Sunday, August 20, 2006

Canadian Index of Happiness

A new Canadian index will gauge how people are faring overall, not just how much they're spending.

The Canadian Index of Wellbeing will be far more accurate than its economic cousin, the gross domestic product, says Roy Romanow, who was in Toronto last week to present it at the United Way of Canada conference. "(The GDP) tells us how much total income we are producing, but tells us nothing about how that income is distributed," said Romanow, the former Saskatchewan premier who chaired the 2002 commission into medicare. The index has been five years in the making, and some of its first quarterly figures are due to be published in the fall.

"When the single most influential national lens that we use to measure our progress and wellbeing as a country is confined to a narrow set of economic indicators, it sends inaccurate and even dangerous signals to policy makers." The gross domestic product is driven skyward when bad things happen and money is spent to fix the problems, Romanow said. Problems like the Quebec ice storm, traffic accidents, street crime, deforestation. But the Canadian Index of Wellbeing is driven down by negative things like crime, poor health and unaffordable tuition.

The index takes its cue from countries like the Himalayan kingdom of Bhutan, where the government measures the level of satisfaction among its populace and attempts to shape public policy to better those levels. In Canada, a national working group of about 20 organizations was convened with funding from the Atkinson Charitable Foundation. "We, along with others, had been doing this work in a very scattered way," said Ron Colman, executive director of Genuine Progress Index Atlantic, a non-profit organization that had been developing a wellbeing index for Nova Scotia. "What the Atkinson foundation did is bring everybody together." Measuring the level of life satisfaction among the people of a country is certainly not confined to Bhutan, although it was there that the king declared in 1972 that "the Gross National Happiness is more important than GrossNational Product."

New Zealand also produces national reports on the wellbeing of its citizens, which are often taken into account by the government in making decisions.

Colman says the Canadian group is learning from the models of New Zealand and Bhutan how to best ensure the government, which has no real connection to the wellbeing index, acts on what the data indicate Canadians are experiencing.

"We're learning how to push this further along on the public policy agenda," he said. "But they are also learning from us that there is strength in having data come from an independent source."

Researchers across the globe have been attempting for decades to find a formula that objectively measures how satisfied people are with their lives, without much concrete success.

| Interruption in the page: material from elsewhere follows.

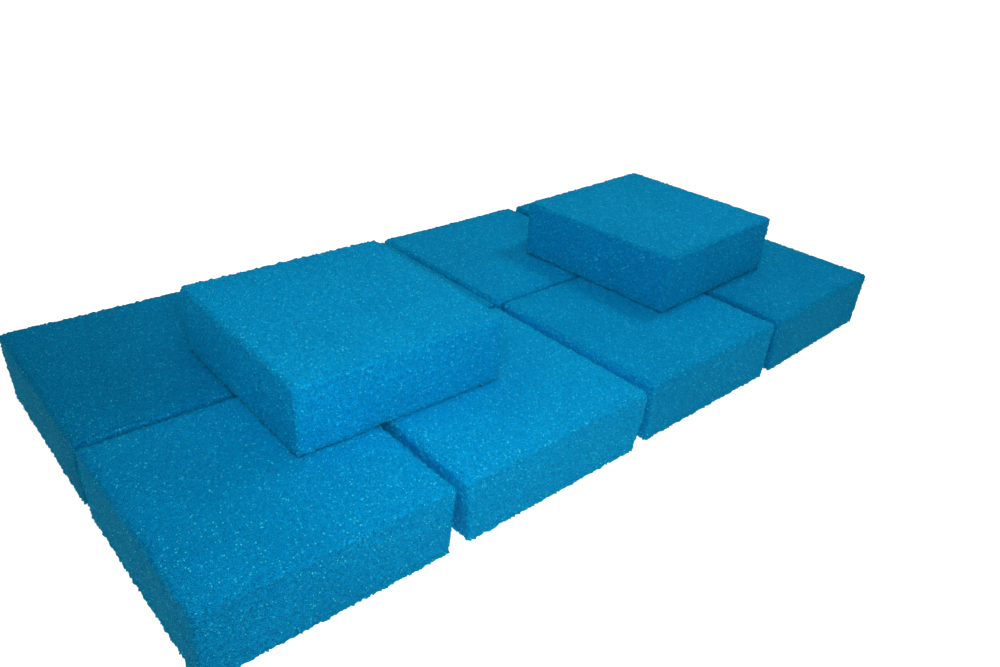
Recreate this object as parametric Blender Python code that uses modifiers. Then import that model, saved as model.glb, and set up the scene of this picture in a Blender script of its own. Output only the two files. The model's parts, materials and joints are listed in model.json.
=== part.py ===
"""Ten square blocks of open-cell filter sponge, laid out as two rows of four with two more on top.

Frame: metres, +Z up. +X runs along the four columns, +Y from the front row to the rear row, and the
origin is on the floor, under the middle of the whole layout.
"""

import math
from typing import NamedTuple

import bpy

COLLECTION_NAME = "sponge_filter_set"

# One sponge
SIDE = 0.150  # square in plan
THICKNESS = 0.048
EDGE_RADIUS = 0.0035
EDGE_SEGMENTS = 3

# The layout on the floor
COLUMN_PITCH = 0.1615  # leaves 11.5 mm between neighbours in a row
ROW_PITCH = 0.158  # leaves 8 mm between the rows
STACK_GAP = 0.0003  # between a sponge and the ones it lies on

# The foam
FOAM_COLOUR = (0.003, 0.216, 0.474, 1.0)
FOAM_ROUGHNESS = 0.9
SHADE_STEP = 0.02  # how much one sponge's colour differs from the next one's
SHADES = 3


class Sponge(NamedTuple):
    """Where a sponge lies: its grid place, then how far the hand that laid it was off that place."""

    name: str
    column: float
    row: float
    level: int
    shift_x: float
    shift_y: float
    turn_deg: float


SPONGES = (
    Sponge("sponge_front_1", 0, 0, 0, -0.005, 0.001, -1.2),
    Sponge("sponge_front_2", 1, 0, 0, -0.004, 0.000, 0.0),
    Sponge("sponge_front_3", 2, 0, 0, 0.000, 0.002, 0.2),
    Sponge("sponge_front_4", 3, 0, 0, -0.001, 0.005, 1.8),
    Sponge("sponge_rear_1", 0, 1, 0, -0.001, 0.005, -1.5),
    Sponge("sponge_rear_2", 1, 1, 0, 0.000, 0.000, 0.0),
    Sponge("sponge_rear_3", 2, 1, 0, -0.003, 0.002, 0.0),
    Sponge("sponge_rear_4", 3, 1, 0, -0.002, 0.002, 0.4),
    Sponge("sponge_top_left", 0.5, 0.5, 1, 0.0105, -0.0075, -1.6),
    Sponge("sponge_top_right", 2.5, 0.5, 1, 0.005, -0.009, 2.5),
)


def clear_scene():
    for obj in list(bpy.data.objects):
        bpy.data.objects.remove(obj, do_unlink=True)


def new_collection(name):
    collection = bpy.data.collections.new(name)
    bpy.context.scene.collection.children.link(collection)
    return collection


def foam_material(name, shade):
    """Matt blue foam, a little lighter or darker than the next sponge."""
    material = bpy.data.materials.new(name)
    material.use_nodes = True
    surface = material.node_tree.nodes["Principled BSDF"]
    lift = 1.0 + SHADE_STEP * shade
    surface.inputs["Base Color"].default_value = (*(lift * part for part in FOAM_COLOUR[:3]), 1.0)
    surface.inputs["Roughness"].default_value = FOAM_ROUGHNESS
    surface.inputs["Metallic"].default_value = 0.0
    return material


def grid_place(sponge):
    """The middle of a sponge on the floor, in the layout's own corner-based measure."""
    return (
        sponge.column * COLUMN_PITCH + sponge.shift_x,
        sponge.row * ROW_PITCH + sponge.shift_y,
    )


def reach(sponge):
    """How far a turned square reaches from its middle, along X and along Y alike."""
    turn = math.radians(abs(sponge.turn_deg))
    corner_loss = EDGE_RADIUS * (math.cos(turn) + math.sin(turn) - 1.0)
    return SIDE / 2 * (math.cos(turn) + math.sin(turn)) - corner_loss


def layout_centre():
    """The middle of the box round all the sponges, in the measure of grid_place."""
    middles = []
    for axis in (0, 1):
        low = min(grid_place(sponge)[axis] - reach(sponge) for sponge in SPONGES)
        high = max(grid_place(sponge)[axis] + reach(sponge) for sponge in SPONGES)
        middles.append((low + high) / 2)
    return middles


def block_mesh(name):
    """A square block standing on its own origin, at its real size, ready for a Bevel."""
    bpy.ops.mesh.primitive_cube_add(size=1.0, location=(0.0, 0.0, 0.0))
    block = bpy.context.active_object
    block.name = name
    block.data.name = name
    for vertex in block.data.vertices:
        vertex.co.x *= SIDE
        vertex.co.y *= SIDE
        vertex.co.z = (vertex.co.z + 0.5) * THICKNESS
    return block


def make_sponge(sponge, shade, centre, collection):
    block = block_mesh(sponge.name)
    for holder in list(block.users_collection):
        holder.objects.unlink(block)
    collection.objects.link(block)

    place_x, place_y = grid_place(sponge)
    level_height = sponge.level * (THICKNESS + STACK_GAP)
    block.location = (place_x - centre[0], place_y - centre[1], level_height)
    block.rotation_euler = (0.0, 0.0, math.radians(sponge.turn_deg))

    bevel = block.modifiers.new("soft_edges", "BEVEL")
    bevel.width = EDGE_RADIUS
    bevel.segments = EDGE_SEGMENTS
    bevel.limit_method = "NONE"

    block.data.materials.append(foam_material(sponge.name + "_foam", shade))
    block.data.shade_smooth()
    block.data.set_sharp_from_angle(angle=math.radians(40))


def main():
    clear_scene()
    collection = new_collection(COLLECTION_NAME)
    centre = layout_centre()
    for index, sponge in enumerate(SPONGES):
        make_sponge(sponge, index % SHADES - 1, centre, collection)


main()
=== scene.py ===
"""Ten loose blocks of blue open-cell filter foam, eight in two rows and two lying on top.

Each block is one closed mesh. Its outline is a softly rounded slab, a little wavy as cut foam is.
Its skin is cut through a field of round cells, so every face is pitted and every edge is ragged.
The pores that are finer than the mesh are in the foam material.
"""

import json
import math

import bpy
import numpy as np
from mathutils import Euler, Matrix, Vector


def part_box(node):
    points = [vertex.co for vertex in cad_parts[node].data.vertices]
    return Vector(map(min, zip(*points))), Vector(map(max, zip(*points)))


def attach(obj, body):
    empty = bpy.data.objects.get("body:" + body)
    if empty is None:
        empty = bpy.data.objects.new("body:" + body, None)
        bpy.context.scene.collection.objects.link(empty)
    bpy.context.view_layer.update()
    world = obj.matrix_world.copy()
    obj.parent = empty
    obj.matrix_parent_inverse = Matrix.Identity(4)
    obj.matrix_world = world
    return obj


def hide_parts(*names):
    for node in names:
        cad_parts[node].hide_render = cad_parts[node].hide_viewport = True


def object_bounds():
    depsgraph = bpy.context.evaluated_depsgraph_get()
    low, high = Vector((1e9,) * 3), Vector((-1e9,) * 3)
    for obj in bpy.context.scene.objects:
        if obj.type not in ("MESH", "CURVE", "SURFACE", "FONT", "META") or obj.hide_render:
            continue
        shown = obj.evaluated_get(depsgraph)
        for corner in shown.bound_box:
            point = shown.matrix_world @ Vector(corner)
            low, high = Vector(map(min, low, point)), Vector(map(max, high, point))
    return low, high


MM = 0.001

# The outline of a block, in metres.
GRID = 1.0 * MM  # spacing of the mesh over a block
JITTER = 0.28  # share of that spacing by which a mesh point strays along the face
PAD = 0.5 * MM  # how far the soft sides stand out from the CAD solid
CORNER_ROUND = 2.0 * MM  # radius of the upright edges
TOP_ROUND = 2.2 * MM  # radius of the edges round the upper face
BOTTOM_ROUND = 0.3 * MM
TAPER = 0.8 * MM  # how far the upper edges stand out and the lower ones stand in
WAVE_COUNT = 10  # slow waves that make up the unevenness of a cut face
WAVE_LENGTHS = (45 * MM, 130 * MM)  # the shortest and the longest
WAVE_HEIGHT = 0.45 * MM

# How far the -X, +X, -Y and +Y sides of each block lean out towards their upper edges, in
# millimetres, chosen so that the seams are narrower at the top than at the floor. Below zero
# a side leans in, which keeps two close blocks from touching.
LEAN = {
    "front_1": (0.0, 0.5, 0.0, 2.5),
    "front_2": (2.0, 4.5, 0.0, 2.5),
    "front_3": (1.0, 1.0, 0.0, 1.5),
    "front_4": (0.5, 0.0, 0.0, -1.3),
    "rear_1": (0.0, 1.0, 1.5, 0.0),
    "rear_2": (0.5, 2.0, 0.0, 0.0),
    "rear_3": (1.0, 1.0, 1.0, 0.0),
    "rear_4": (0.5, 0.0, -1.3, 0.0),
    "top_left": (0.0, 0.0, 0.0, 0.0),
    "top_right": (0.0, 0.0, 0.0, 0.0),
}
LEAN_RISE = 0.65  # share of the block's height over which a side leans out
LEAN_SOFTENING = 0.9  # how much rounder a leaning side's upper edge is, for each millimetre

# How light each block is at its -X and +X ends, beside the others. The levels are partly each block's own
# tone and partly painted light and shade; the rise from -X to +X on front_1, rear_1 and top_left is painted
# shade over their left ends, where the light falls off and top_left casts its shadow.
SHADE = {
    "front_1": (0.80, 1.11),
    "front_2": (1.19, 1.19),
    "front_3": (1.05, 1.05),
    "front_4": (0.89, 0.89),
    "rear_1": (0.64, 0.94),
    "rear_2": (1.00, 1.00),
    "rear_3": (1.07, 1.07),
    "rear_4": (0.98, 0.98),
    "top_left": (1.08, 1.12),
    "top_right": (0.95, 0.95),
}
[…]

Dutch professor Ruut Veenhoven, a highly regarded researcher in positive psychology - the study of what makes us happy and why - has for 20 years been working on the World Database of Happiness. He has found that, although the most prosperous nations tend to score higher than the poorest ones, there are exceptions. El Salvador for instance ranks 7 2 out of 10 the same as Great Britain Salvador, for instance, ranks 7.2 out of 10, the same as Great Britain.

Veenhoven's research was largely based on people's own judgments of how satisfied they are with their lives. The Canadian Index of Wellbeing will be calculated based on data gathered by about 20 researchers, from Statistics Canada, Environment Canada and researchers from several universities.

While it's unavoidable some self-reported data will be used, researchers are planning to take into account harder numbers, such as the costs of education and of everyday essentials.

"This is not a feel-good type of self-survey," said Charles Pascal, executive director of the Atkinson foundation. "This is using data to measure, in a very tangible way, the things that matter to Canadians."

The working group will measure areas such as living standards, health and welfare and levels of political engagement.

Said Dr. Robert McMurtry, a London physician who also serves on the Health Council of Canada: "I can remember the days when you didn't have so many people who couldn't afford higher education, when you felt a lot safer walking the streets at night and when pollution wasn't such a problem. I'd like to see us have a standard by which we can measure whether these things - which are so important to us - are going upwards or downwards."